C’è un contrasto diseducativo tra la raccomandazione dei medici di controllare l’alimentazione, nonché di ridurre le calorie voluttuarie, e la pressione dei mass media per moltiplicare le occasioni di consumo. Così, oltre alle feste comandate, compaiono nuove ricorrenze (dalla festa della donna a quella degli innamorati o dei papà) e con le feste aumentano anche gli auguri sotto forma di cioccolatini o di dolciumi. In tempi di povertà e non di consumismo i dolci hanno solennizzato l’eccezionalità degli eventi, aggiungendo qualcosa di simbolico ad un’alimentazione che per secoli è stata non solo frugale ma anche responsabile di malnutrizione in gran parte della popolazione.
Oggi, il ruolo dei dolci è cambiato. Alcuni dolci (merendine, gelati, cioccolato, ecc.) sono ormai entrati a far parte della quotidianità e vengono considerati, com’è giusto, dei normali alimenti; ciascuno con pregi e difetti condizionati dalla variabilità degli ingredienti e semmai dall’eccesso di zuccheri e grassi. Fa sorridere che in un’indagine Doxa del 1986 quasi la metà degli italiani ritenessero i dolci una componente voluttuaria dell’alimentazione, ovvero una piacevole e pericolosa eccezione ma non un vero e proprio nutrimento. E ciò in sintonia con la spiritosa osservazione, pare di Bernard Shaw, che “tutto ciò che è piacevole è immorale, proibito o fa ingrassare“.

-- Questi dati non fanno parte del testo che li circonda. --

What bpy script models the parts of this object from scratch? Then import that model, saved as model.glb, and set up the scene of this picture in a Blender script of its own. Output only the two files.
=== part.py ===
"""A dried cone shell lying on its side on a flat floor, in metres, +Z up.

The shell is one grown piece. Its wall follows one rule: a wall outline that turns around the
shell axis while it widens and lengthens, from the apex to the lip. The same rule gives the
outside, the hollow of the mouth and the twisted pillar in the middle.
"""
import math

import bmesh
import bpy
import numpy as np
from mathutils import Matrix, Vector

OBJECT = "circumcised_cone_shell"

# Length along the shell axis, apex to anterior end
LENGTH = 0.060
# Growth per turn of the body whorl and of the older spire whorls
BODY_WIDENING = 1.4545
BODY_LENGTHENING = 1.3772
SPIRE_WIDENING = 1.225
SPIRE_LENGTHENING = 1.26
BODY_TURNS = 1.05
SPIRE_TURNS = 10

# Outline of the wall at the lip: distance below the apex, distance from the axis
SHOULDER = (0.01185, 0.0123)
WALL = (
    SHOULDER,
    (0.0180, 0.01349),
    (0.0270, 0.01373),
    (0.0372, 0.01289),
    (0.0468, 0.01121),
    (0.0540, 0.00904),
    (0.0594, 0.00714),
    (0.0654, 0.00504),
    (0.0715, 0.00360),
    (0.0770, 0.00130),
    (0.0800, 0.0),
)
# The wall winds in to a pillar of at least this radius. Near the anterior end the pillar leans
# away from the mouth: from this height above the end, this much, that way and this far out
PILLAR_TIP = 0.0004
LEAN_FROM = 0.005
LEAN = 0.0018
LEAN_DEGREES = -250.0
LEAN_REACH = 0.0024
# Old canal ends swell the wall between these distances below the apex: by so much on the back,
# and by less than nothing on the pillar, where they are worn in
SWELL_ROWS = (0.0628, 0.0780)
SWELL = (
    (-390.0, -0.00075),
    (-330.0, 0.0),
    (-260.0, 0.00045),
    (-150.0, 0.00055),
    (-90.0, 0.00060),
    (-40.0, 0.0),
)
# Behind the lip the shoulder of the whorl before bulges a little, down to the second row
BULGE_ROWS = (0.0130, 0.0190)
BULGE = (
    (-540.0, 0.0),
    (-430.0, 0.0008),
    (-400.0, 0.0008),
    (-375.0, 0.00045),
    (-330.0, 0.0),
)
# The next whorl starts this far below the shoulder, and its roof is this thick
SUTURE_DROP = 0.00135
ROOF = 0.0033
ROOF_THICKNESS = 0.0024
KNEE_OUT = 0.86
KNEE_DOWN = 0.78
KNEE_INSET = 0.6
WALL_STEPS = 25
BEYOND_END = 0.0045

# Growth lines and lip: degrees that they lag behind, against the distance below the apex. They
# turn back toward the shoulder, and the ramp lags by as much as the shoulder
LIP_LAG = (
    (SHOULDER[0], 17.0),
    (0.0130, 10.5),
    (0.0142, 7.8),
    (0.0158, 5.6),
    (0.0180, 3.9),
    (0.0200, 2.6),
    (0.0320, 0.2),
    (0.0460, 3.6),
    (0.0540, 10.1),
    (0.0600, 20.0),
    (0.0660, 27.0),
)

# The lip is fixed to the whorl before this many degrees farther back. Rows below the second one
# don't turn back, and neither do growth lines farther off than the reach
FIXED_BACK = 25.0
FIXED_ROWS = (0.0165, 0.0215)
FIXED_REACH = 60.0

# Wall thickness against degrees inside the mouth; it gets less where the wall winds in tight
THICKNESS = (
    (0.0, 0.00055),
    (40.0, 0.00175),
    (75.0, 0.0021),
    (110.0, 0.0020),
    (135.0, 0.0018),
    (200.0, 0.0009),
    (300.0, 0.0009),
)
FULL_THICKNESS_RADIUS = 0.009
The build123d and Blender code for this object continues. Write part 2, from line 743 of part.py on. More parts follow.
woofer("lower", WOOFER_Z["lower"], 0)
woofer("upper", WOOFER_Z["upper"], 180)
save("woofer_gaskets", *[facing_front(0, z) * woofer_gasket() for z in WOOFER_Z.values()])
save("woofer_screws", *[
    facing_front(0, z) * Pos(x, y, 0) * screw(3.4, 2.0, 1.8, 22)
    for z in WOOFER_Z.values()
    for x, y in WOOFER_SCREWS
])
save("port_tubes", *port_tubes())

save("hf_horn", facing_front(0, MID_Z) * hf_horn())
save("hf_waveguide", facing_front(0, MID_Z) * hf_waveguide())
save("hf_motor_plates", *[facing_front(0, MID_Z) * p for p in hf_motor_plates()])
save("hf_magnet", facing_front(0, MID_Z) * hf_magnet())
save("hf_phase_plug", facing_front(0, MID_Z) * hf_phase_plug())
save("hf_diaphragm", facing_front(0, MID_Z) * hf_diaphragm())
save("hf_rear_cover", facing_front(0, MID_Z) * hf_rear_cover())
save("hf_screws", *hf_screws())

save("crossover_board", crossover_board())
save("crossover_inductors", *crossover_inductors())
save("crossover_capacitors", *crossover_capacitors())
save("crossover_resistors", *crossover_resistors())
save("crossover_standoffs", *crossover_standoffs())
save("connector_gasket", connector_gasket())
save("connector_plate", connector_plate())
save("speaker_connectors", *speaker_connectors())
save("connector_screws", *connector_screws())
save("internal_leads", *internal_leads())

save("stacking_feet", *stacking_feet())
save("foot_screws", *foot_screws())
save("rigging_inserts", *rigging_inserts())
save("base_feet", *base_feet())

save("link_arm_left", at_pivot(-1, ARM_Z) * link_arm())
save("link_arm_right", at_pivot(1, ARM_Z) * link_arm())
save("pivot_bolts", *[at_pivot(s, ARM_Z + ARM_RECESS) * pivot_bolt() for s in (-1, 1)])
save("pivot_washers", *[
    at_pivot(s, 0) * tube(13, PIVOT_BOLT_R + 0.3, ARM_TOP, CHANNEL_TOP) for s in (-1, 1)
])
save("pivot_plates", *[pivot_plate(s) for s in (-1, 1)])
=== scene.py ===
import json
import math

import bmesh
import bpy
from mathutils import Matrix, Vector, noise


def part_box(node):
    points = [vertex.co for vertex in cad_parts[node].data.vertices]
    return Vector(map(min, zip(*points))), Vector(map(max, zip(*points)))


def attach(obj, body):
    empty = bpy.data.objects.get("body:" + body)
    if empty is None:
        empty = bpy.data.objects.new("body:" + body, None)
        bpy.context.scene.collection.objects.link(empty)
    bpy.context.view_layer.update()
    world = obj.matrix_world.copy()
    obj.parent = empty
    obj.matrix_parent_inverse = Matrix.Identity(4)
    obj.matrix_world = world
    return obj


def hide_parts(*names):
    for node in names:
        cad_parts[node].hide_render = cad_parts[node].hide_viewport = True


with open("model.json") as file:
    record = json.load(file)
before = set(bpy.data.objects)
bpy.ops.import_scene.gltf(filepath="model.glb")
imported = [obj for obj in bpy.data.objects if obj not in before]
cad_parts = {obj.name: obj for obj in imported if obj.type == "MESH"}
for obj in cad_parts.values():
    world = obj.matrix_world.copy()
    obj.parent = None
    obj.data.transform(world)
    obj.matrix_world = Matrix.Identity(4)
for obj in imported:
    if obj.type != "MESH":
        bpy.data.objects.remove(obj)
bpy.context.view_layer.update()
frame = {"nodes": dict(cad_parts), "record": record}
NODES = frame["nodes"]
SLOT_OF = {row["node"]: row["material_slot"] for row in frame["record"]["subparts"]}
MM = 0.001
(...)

Per fa Scienza dell’Alimentazione i dolci non rappresentano, invece, né un peccato di gola, né un premio per il buon comportamento di un ragazzo: sono soltanto degli alimenti graditi al palato, ricchi Di nutrienti ma quasi sempre ad alta densità calorica. Ciò significa che per gli obesi, per i diabetici o per i dislipidemici, dovrà essere il medico o il dietista a precisarne il tipo e la “dose”, ma non per le persone sane e fisicamente attive per le quali basterà attenersi ad un “purché”…
Purché i dolci (meglio quelli da forno che hanno un rapporto meno squilibrato tra farina, zuccheri semplici, grassi e proteine) rappresentino un’alternativa ad altri cibi e non un’aggiunta a conclusione di un pasto già ipercalorico, come accade purtroppo nelle grandi o piccole ricorrenze. Non è possibile sintetizzare in poche righe le complesse vie metaboliche e neurologiche che sembrerebbero giustificare l’attrazione psicologica ed il soddisfacimento sensoriale dovuto ai cibi dolci.
Sembra, comunque, che dopo un pasto ricco di carboidrati il rapporto fra triptofano plasmatico e aminoacìdi competitori sia tale da favorire l’attraversamento della barriera ematoencefalica da parte di elevati quantitativi di triptofano; ciò comporta l’aumentata sintesi di un neurotrasmettitore cerebrale (la serotonina) e quindi una possibile cascata di effetti gratificanti e sazianti. Tuttavia, anche se i neuropsicologi riusciranno a documentare sempre meglio la complessa rete di messaggi antidepressivi, innescata dall’alimentazione e in particolare dai dolci, resta il fatto che il contenuto di grassi e soprattutto di grassi saturi che caratterizza la maggioranza dei dolci è una controindicazione, più o meno perentoria, per tutti coloro che non possono o magari non vogliono riequilibrare la bilancia energetìca con un po’ più di attività motoria.